--- START OF Supplied material ---

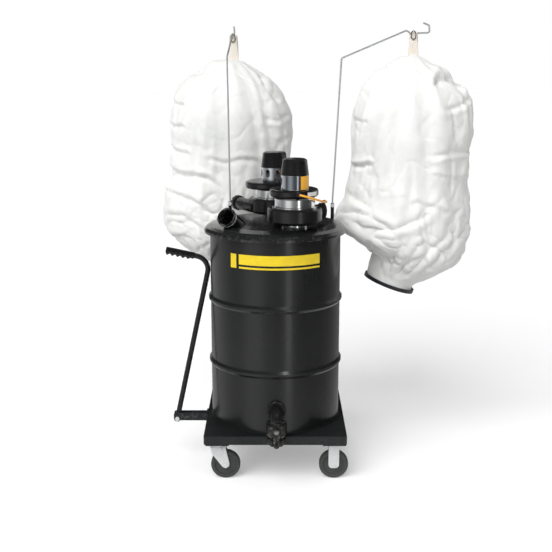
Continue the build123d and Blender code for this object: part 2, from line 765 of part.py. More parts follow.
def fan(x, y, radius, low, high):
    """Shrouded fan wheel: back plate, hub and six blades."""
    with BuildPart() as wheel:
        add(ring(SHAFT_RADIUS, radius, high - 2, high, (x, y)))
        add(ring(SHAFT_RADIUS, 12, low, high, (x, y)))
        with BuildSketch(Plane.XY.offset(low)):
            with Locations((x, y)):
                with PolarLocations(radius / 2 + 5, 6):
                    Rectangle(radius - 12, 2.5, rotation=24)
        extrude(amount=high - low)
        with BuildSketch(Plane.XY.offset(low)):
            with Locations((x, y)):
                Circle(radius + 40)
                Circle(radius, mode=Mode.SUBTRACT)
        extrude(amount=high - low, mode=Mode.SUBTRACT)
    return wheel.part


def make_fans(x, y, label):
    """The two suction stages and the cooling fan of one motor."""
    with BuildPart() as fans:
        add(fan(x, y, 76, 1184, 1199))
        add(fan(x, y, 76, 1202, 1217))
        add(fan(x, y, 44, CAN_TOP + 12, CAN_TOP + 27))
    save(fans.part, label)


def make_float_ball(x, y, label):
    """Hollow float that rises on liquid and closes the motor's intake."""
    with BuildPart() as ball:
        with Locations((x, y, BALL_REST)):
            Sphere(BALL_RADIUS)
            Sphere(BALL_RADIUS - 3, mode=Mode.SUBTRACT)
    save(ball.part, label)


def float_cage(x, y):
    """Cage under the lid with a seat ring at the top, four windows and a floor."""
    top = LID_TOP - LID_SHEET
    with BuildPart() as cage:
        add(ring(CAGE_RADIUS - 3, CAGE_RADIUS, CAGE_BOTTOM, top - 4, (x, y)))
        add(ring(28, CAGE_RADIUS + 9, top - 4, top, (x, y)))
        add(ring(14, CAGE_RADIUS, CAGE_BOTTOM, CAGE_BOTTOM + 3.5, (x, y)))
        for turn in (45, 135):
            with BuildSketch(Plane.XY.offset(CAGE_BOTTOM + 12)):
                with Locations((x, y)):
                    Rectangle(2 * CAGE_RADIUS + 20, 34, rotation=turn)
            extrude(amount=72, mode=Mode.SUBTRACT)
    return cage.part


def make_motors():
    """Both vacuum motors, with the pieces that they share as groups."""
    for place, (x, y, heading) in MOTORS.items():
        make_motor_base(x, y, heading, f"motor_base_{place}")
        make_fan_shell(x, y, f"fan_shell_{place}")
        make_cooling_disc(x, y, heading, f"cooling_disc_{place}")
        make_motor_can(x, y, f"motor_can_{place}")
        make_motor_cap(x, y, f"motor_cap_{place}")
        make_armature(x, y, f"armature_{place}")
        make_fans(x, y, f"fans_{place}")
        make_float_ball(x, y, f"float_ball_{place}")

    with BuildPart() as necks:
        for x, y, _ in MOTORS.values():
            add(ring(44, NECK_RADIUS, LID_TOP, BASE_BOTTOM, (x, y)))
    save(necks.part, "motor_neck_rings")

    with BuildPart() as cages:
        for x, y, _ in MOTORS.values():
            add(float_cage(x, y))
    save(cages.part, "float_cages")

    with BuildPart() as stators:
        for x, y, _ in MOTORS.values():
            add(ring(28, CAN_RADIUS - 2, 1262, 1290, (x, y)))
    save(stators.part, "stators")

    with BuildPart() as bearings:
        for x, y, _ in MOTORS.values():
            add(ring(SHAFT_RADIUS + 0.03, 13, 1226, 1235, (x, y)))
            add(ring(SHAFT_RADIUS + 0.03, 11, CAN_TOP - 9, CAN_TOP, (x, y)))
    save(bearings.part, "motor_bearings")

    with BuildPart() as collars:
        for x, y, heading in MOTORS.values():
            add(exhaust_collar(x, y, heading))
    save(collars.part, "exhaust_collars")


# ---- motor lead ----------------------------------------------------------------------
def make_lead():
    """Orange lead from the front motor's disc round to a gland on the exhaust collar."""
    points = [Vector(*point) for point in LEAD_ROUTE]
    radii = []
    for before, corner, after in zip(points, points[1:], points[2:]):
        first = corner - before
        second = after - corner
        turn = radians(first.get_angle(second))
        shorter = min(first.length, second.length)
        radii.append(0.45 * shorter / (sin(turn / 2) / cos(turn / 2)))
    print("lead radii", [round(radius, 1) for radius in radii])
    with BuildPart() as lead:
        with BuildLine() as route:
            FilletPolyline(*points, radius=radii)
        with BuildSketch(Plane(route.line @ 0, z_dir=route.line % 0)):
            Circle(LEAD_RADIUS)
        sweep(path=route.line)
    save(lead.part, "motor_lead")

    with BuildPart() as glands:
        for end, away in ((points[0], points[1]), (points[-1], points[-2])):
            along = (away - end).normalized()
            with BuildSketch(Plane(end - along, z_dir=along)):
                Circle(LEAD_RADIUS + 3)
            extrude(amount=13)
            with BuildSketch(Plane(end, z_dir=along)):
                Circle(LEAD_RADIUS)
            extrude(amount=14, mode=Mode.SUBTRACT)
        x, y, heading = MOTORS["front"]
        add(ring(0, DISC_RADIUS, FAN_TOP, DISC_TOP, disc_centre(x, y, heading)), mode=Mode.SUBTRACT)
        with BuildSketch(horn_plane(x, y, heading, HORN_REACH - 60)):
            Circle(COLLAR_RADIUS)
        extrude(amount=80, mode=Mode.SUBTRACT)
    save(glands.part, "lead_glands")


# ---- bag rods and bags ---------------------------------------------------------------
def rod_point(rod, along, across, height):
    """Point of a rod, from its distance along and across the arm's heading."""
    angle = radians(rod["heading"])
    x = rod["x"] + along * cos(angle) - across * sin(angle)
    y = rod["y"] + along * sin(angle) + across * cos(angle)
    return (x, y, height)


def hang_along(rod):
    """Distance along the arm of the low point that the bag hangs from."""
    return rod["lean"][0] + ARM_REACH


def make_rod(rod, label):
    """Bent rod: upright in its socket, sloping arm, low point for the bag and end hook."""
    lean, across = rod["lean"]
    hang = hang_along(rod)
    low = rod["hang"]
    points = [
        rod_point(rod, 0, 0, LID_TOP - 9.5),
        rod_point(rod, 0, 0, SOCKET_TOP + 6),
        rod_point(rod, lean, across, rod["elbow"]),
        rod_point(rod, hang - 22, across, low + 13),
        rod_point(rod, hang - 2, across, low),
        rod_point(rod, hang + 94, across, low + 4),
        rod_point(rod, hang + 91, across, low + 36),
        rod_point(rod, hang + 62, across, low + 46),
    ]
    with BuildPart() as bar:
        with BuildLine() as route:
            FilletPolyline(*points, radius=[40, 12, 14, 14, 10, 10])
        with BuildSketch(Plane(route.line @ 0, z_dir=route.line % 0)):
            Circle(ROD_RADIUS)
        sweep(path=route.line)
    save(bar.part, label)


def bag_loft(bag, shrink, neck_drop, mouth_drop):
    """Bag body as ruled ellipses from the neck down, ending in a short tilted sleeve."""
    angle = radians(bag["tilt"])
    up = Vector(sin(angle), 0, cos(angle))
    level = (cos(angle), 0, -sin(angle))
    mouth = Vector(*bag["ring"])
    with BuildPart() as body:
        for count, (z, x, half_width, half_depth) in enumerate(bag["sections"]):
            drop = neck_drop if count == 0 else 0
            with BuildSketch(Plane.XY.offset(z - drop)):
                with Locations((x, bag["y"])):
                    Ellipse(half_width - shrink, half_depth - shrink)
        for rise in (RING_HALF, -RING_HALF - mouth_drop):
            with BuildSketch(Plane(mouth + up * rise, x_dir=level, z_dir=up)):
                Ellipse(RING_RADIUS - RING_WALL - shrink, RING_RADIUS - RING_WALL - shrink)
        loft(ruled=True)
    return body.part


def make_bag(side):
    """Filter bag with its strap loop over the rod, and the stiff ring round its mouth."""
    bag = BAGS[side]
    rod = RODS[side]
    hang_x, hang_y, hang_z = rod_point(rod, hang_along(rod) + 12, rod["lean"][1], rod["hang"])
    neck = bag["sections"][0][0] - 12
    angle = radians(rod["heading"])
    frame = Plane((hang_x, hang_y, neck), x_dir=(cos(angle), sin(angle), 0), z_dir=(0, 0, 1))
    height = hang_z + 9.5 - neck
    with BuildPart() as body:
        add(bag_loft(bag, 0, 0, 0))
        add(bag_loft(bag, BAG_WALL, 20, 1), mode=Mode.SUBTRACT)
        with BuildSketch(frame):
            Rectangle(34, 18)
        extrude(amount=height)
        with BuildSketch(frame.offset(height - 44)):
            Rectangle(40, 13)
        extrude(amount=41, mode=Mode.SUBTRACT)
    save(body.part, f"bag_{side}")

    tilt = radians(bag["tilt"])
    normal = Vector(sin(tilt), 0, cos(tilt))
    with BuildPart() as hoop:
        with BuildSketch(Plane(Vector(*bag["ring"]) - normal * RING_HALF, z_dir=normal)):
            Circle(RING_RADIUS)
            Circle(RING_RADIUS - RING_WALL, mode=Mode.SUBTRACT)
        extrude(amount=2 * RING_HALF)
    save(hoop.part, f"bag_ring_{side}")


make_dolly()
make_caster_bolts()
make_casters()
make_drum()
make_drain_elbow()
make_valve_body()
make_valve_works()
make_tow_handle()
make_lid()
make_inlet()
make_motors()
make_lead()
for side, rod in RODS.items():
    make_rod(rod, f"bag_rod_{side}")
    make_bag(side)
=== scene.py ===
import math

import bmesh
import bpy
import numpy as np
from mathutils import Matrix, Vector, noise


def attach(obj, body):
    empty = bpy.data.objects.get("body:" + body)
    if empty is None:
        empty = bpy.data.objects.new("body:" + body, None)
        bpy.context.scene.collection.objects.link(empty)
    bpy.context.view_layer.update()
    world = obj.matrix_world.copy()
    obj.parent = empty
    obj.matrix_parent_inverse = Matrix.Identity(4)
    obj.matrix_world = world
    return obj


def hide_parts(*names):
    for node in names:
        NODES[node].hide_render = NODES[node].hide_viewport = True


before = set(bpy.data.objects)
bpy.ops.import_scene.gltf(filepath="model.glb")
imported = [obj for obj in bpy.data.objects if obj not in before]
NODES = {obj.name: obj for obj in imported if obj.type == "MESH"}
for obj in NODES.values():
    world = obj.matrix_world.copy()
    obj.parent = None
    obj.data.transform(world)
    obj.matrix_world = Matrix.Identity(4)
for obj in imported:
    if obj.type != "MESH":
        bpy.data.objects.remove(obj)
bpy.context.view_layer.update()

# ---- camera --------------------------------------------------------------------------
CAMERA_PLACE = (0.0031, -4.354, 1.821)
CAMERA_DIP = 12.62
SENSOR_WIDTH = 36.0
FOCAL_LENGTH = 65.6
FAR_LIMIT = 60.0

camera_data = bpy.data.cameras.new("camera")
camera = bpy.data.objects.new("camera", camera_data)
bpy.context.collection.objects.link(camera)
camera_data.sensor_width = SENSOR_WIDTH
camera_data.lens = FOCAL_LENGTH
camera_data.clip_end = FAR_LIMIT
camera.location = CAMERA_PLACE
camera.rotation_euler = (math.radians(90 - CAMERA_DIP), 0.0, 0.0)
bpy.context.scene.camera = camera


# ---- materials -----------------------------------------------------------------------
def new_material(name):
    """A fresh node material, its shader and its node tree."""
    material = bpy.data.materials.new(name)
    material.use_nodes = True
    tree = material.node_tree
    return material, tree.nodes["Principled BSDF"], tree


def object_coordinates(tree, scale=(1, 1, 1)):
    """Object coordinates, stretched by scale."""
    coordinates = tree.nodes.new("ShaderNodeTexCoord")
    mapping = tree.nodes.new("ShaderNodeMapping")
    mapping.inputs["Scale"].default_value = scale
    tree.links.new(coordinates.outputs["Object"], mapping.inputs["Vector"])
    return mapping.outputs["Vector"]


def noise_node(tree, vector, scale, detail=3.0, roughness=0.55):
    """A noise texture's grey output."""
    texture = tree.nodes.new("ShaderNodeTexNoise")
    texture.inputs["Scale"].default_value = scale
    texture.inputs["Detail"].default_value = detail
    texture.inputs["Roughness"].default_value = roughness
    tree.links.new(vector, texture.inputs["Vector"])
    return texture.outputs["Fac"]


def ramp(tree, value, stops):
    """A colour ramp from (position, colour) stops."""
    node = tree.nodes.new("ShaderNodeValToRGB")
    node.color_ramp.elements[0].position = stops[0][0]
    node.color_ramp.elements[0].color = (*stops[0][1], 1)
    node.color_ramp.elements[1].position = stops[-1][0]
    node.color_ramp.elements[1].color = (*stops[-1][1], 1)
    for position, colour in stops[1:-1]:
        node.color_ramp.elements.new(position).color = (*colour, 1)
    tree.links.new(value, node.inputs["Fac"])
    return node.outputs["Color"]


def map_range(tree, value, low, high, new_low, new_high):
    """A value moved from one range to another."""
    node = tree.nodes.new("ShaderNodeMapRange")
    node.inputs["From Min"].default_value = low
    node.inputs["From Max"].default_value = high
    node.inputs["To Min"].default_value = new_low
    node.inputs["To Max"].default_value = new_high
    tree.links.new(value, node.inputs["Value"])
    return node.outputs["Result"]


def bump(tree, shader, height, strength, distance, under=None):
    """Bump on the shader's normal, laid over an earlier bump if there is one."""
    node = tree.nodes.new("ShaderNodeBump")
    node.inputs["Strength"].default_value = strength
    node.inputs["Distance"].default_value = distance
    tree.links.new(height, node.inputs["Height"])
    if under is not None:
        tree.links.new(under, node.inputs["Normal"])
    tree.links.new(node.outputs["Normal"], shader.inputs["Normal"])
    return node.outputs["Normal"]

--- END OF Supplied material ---

§ **Your task**
Repeat exactly the lines from the one containing "make_dolly()" to the one containing "bpy.data.objects.remove(obj)", both lines included, and nothing else.

§ **Final result**
make_dolly()
make_caster_bolts()
make_casters()
make_drum()
make_drain_elbow()
make_valve_body()
make_valve_works()
make_tow_handle()
make_lid()
make_inlet()
make_motors()
make_lead()
for side, rod in RODS.items():
    make_rod(rod, f"bag_rod_{side}")
    make_bag(side)
=== scene.py ===
import math

import bmesh
import bpy
import numpy as np
from mathutils import Matrix, Vector, noise


def attach(obj, body):
    empty = bpy.data.objects.get("body:" + body)
    if empty is None:
        empty = bpy.data.objects.new("body:" + body, None)
        bpy.context.scene.collection.objects.link(empty)
    bpy.context.view_layer.update()
    world = obj.matrix_world.copy()
    obj.parent = empty
    obj.matrix_parent_inverse = Matrix.Identity(4)
    obj.matrix_world = world
    return obj


def hide_parts(*names):
    for node in names:
        NODES[node].hide_render = NODES[node].hide_viewport = True


before = set(bpy.data.objects)
bpy.ops.import_scene.gltf(filepath="model.glb")
imported = [obj for obj in bpy.data.objects if obj not in before]
NODES = {obj.name: obj for obj in imported if obj.type == "MESH"}
for obj in NODES.values():
    world = obj.matrix_world.copy()
    obj.parent = None
    obj.data.transform(world)
    obj.matrix_world = Matrix.Identity(4)
for obj in imported:
    if obj.type != "MESH":
        bpy.data.objects.remove(obj)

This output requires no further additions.